▸ **Supplied data**
------------------------------------------------------------

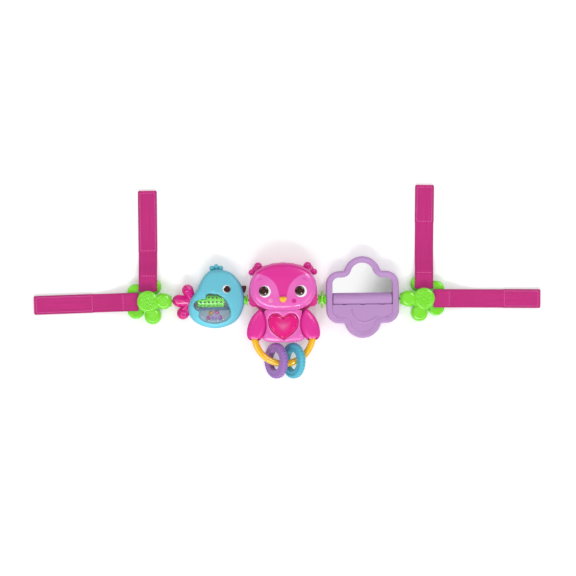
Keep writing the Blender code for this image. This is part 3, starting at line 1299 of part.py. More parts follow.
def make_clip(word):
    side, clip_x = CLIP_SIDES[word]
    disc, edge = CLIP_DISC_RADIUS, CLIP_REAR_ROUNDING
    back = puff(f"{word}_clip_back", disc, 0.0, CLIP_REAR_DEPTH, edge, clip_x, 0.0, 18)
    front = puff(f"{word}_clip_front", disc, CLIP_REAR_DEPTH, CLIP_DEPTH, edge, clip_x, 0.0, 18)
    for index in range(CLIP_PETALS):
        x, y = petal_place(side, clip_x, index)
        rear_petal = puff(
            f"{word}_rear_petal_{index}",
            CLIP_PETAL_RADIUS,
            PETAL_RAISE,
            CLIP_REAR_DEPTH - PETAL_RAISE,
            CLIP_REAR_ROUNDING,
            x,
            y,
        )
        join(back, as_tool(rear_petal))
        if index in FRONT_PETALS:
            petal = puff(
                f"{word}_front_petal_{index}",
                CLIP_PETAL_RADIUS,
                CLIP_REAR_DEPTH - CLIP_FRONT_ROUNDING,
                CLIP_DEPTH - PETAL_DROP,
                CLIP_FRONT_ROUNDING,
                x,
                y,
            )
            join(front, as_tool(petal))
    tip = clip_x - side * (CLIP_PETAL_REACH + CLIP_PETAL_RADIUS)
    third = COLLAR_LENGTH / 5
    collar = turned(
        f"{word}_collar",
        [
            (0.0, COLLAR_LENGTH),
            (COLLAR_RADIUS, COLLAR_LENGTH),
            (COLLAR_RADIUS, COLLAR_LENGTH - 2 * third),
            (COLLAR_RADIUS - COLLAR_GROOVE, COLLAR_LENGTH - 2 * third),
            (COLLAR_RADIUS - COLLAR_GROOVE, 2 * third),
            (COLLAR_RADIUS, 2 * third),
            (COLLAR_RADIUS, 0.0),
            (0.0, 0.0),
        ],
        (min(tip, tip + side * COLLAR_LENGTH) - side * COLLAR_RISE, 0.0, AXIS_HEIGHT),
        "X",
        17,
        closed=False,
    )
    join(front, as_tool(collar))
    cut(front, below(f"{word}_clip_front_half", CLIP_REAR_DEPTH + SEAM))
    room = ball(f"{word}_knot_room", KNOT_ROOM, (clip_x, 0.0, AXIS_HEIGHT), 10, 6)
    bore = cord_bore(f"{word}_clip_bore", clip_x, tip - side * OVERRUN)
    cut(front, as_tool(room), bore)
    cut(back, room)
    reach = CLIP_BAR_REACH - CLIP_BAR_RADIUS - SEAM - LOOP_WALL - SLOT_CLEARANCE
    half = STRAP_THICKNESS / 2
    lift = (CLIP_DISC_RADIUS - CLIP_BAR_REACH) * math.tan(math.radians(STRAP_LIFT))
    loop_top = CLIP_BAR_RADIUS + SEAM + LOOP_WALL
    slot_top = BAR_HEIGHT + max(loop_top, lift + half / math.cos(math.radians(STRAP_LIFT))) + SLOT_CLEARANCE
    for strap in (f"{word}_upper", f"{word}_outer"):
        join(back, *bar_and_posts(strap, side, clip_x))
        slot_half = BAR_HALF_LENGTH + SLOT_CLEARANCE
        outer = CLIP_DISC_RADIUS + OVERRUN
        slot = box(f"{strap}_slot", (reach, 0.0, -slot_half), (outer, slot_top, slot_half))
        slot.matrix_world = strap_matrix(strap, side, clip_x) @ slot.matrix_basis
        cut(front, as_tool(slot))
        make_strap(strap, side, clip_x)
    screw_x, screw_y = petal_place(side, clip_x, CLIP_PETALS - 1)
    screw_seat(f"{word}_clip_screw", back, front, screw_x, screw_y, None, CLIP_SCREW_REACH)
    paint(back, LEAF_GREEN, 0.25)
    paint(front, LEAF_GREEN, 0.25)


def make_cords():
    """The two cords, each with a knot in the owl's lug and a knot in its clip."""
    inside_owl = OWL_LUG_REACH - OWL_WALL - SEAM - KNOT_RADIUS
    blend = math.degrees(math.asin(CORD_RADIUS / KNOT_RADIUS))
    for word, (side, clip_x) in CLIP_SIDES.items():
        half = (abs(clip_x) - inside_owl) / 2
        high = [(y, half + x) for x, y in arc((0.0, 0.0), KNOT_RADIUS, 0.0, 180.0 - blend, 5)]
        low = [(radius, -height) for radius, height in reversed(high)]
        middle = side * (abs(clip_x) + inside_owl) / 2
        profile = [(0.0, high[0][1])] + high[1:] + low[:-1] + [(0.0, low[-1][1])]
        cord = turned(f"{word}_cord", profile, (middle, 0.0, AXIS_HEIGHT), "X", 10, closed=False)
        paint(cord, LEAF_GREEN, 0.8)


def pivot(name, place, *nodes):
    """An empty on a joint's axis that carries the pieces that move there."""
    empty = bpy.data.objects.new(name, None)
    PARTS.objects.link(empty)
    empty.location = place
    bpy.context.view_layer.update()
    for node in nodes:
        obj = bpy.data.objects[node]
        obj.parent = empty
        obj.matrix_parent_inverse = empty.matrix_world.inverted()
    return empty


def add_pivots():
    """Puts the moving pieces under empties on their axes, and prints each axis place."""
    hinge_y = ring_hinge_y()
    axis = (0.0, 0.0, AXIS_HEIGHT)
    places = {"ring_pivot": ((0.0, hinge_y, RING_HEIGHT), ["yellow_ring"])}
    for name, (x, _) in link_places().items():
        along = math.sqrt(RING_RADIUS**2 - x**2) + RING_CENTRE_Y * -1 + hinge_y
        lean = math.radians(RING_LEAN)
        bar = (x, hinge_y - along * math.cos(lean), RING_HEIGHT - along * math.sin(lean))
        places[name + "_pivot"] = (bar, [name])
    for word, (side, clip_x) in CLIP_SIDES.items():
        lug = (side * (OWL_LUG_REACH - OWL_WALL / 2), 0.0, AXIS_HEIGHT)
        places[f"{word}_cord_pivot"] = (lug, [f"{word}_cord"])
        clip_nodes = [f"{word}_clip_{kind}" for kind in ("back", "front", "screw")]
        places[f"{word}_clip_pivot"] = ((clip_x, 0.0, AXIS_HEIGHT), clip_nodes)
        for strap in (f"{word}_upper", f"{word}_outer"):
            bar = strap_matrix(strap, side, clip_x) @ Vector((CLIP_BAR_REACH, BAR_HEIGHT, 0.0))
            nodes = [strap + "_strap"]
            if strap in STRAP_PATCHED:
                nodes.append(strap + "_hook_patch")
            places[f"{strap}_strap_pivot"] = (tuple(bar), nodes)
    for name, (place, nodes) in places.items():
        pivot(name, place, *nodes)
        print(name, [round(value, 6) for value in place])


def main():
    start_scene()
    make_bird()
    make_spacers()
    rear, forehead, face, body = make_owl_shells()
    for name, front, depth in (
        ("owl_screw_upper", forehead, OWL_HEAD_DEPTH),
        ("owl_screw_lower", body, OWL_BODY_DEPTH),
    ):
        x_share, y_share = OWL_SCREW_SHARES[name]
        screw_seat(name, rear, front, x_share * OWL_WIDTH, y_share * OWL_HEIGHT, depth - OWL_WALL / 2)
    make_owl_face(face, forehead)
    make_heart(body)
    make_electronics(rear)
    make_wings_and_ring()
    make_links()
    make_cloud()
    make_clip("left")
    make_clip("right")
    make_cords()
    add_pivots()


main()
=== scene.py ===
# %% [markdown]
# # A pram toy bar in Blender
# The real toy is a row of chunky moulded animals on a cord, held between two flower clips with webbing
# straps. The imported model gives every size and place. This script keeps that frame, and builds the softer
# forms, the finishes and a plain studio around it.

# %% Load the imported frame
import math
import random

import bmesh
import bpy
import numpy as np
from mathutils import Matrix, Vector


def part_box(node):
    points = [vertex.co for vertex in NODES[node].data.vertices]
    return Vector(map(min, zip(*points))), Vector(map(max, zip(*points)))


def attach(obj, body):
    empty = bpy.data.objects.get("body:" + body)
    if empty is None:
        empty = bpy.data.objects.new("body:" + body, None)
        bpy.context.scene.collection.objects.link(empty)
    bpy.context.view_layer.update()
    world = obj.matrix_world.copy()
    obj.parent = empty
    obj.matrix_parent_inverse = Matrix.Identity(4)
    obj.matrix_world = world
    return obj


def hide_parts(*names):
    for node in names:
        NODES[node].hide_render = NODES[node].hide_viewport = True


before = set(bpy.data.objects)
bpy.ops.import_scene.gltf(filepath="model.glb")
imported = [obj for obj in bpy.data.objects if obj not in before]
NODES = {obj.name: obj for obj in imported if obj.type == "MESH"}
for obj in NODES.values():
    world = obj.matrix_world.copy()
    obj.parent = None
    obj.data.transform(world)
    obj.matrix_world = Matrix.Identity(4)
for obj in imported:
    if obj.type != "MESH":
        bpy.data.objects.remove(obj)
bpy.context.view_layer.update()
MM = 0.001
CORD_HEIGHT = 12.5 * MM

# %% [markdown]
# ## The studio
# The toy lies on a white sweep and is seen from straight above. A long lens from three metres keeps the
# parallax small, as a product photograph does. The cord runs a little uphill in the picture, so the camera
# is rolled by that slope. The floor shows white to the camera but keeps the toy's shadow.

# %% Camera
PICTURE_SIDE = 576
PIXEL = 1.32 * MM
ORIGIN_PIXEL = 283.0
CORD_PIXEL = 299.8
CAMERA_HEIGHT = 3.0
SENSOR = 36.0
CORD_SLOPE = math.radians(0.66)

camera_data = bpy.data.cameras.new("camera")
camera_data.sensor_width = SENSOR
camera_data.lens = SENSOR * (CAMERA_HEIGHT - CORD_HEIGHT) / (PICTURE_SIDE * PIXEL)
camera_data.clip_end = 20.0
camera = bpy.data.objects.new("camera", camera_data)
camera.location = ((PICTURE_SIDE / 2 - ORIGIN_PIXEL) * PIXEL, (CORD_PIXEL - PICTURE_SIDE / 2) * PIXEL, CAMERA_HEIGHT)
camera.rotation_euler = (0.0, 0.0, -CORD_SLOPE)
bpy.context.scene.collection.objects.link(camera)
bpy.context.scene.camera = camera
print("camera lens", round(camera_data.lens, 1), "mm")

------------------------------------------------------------

▸ **The task**
Nothing but the lines from the one with "make_heart(body)" to the one with "zip(*points))), Vector(map(max, zip(*points)))" should be echoed, both of them included, exactly as written.

▸ **Response to this exercise**
    make_heart(body)
    make_electronics(rear)
    make_wings_and_ring()
    make_links()
    make_cloud()
    make_clip("left")
    make_clip("right")
    make_cords()
    add_pivots()


main()
=== scene.py ===
# %% [markdown]
# # A pram toy bar in Blender
# The real toy is a row of chunky moulded animals on a cord, held between two flower clips with webbing
# straps. The imported model gives every size and place. This script keeps that frame, and builds the softer
# forms, the finishes and a plain studio around it.

# %% Load the imported frame
import math
import random

import bmesh
import bpy
import numpy as np
from mathutils import Matrix, Vector


def part_box(node):
    points = [vertex.co for vertex in NODES[node].data.vertices]
    return Vector(map(min, zip(*points))), Vector(map(max, zip(*points)))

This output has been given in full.